Y para Abe, ella había hecho que aquella noche infernal fuera mucho mejor.
–¿A veces te piden que te quedes? –preguntó Abe.
–Todo el tiempo –asintió Naomi y se tomó el último bocado de pizza.
Él esperó a que tragara antes de hacerle otra pregunta.
– ¿Y a veces te lo planteas?
–Nunca.
–¿Nunca?
–Nunca, nunca.
–¿Por qué no?
Ella miró el fuego y se planteó cómo contestarle. Naomi nunca les contaba a las familias el verdadero motivo por el que rechazaba la oferta.
Nunca se planteaba quedarse. De hecho, en los términos del contrato se especificaba que debían tener asignada una niñera permanente antes de que Naomi comenzara su trabajo. Y que, en el caso de que fallase, ella no extendería su contrato y tendrían que recurrir a una agencia.
Daba igual lo maravillosa que fuera su familia.
De hecho, ese era el motivo.
–¿Por qué no te quedas en un sitio? –preguntó él, anhelando saber más cosas sobre ella.
–Supongo que porque nunca he estado mucho tiempo en un mismo lugar. Imagino que hacemos lo que estamos acostumbrados a hacer.
Él negó con la cabeza. No se lo creía.
–¿Por qué?
Abe no era de esos hombres que se sentaban a hablar junto al fuego, pero ella lo hacía sentirse muy cómodo, hacía que el lugar pareciera un hogar, a pesar de que hubiera decidido no tener uno propio.
–¿Quieres saber por qué? –ella lo miró a los ojos.
–Sí.
–Porque me encariñaría mucho con la familia –dijo Naomi–. Y algún día tendría que marcharme.
La mirada de sus ojos azules parecía sincera, y no había rastro de lágrimas, lo que significaba que ella era consciente de ello desde hacía tiempo.
Naomi había conseguido retorcerle el corazón de una manera que nadie había hecho, y eso que mucha gente lo había intentado.
Abe ni siquiera sabía que tenía ese corazón.
Él deseaba acariciarla.
Era algo instintivo.
Y deseaba alejar su sentimiento de soledad.
Abe se fijó en sus labios, brillantes por la comida que habían compartido y se preguntaba cómo serían sus besos de pepperoni, allí frente al fuego.
No lo haría.
No solo porque tenía conciencia.
No, no haría ningún movimiento porque había algo extraño en aquella noche.

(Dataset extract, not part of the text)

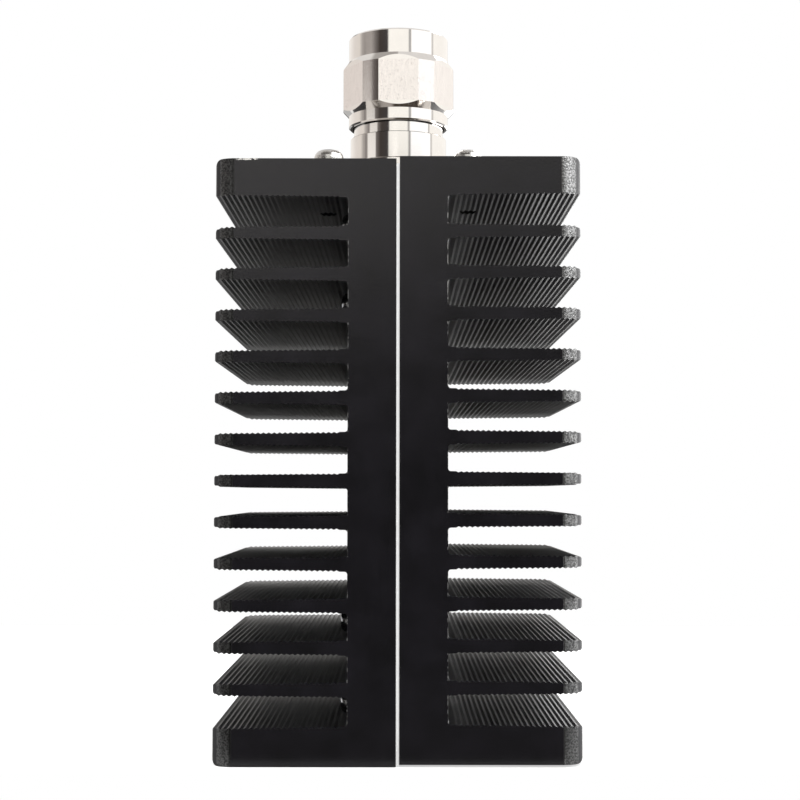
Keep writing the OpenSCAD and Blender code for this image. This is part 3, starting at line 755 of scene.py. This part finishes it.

Algo que no quería estropear.
Y no quería tener que arrepentirse de nada.
Naomi sintió el calor de su mirada y notó que hubo un cambio en el ambiente.
Su manera de mirarla a los ojos, y a los labios, provocó que su cuerpo reaccionara.
Naomi nunca se había enfrentado a un momento así.
Durante un segundo, deseó sentir el roce de su boca, y estaba segura de que, si él se inclinaba hacia delante una pizca, ella también lo haría.
Se hizo un silencio en el que ella solo podía oír el latido de su corazón. Cerró los ojos con anticipación.
No obstante, Abe no se movió. Ella lo observó mientras él miraba a otro lado y agarraba su copa, así que Naomi decidió que había malinterpretado la situación.
El jet lag, el coñac, y la falta de conocimiento acerca de los hombres le indicaban que se estaba imaginando las cosas y que había estado a punto de quedar como una tonta. Ella se sonrojó al imaginarse sentada, con los ojos cerrados, esperando un beso que nunca llegaría. Avergonzada, se dijo que, si estaba fantaseando acerca de que un playboy se sintiera atraído por ella, había llegado la hora de acostarse.
–Creo que debo irme a dormir –dijo Naomi–. Mañana tengo pensado ir a hacer turismo.
Ella se levantó y se ató mejor el batín antes de agacharse para recoger la caja.
–Déjalo –dijo él, porque si se agachaba quizá no pudiera evitar sujetarla.
–Buenas noches, Abe.
–Buenas noches.
Ella subió por las escaleras y se dirigió a su habitación.
Una vez allí se sentó en la cama, con la cabeza entre las manos y empezó a lloriquear.
No solo porque había pensado que él había estado a punto de besarla. O porque fuera evidente que uno de los solteros más populares de Nueva York no podía estar interesado en ella.
No, era por cómo se sentía.
En menos de una hora, Naomi sabía que se había enamorado de Abe y era algo que no necesitaba o deseaba. No solo porque estaba allí para trabajar y nada debía interponerse en su camino, sino porque temía que le hicieran daño.
Naomi protegía su corazón con ferocidad. Durante su vida, no había tenido ninguna relación amorosa.
Su trabajo se lo impedía, y ella se alegraba de ello, sobre todo en una noche como aquella.
Simplemente se negaba a exponerse a un sufrimiento potencial.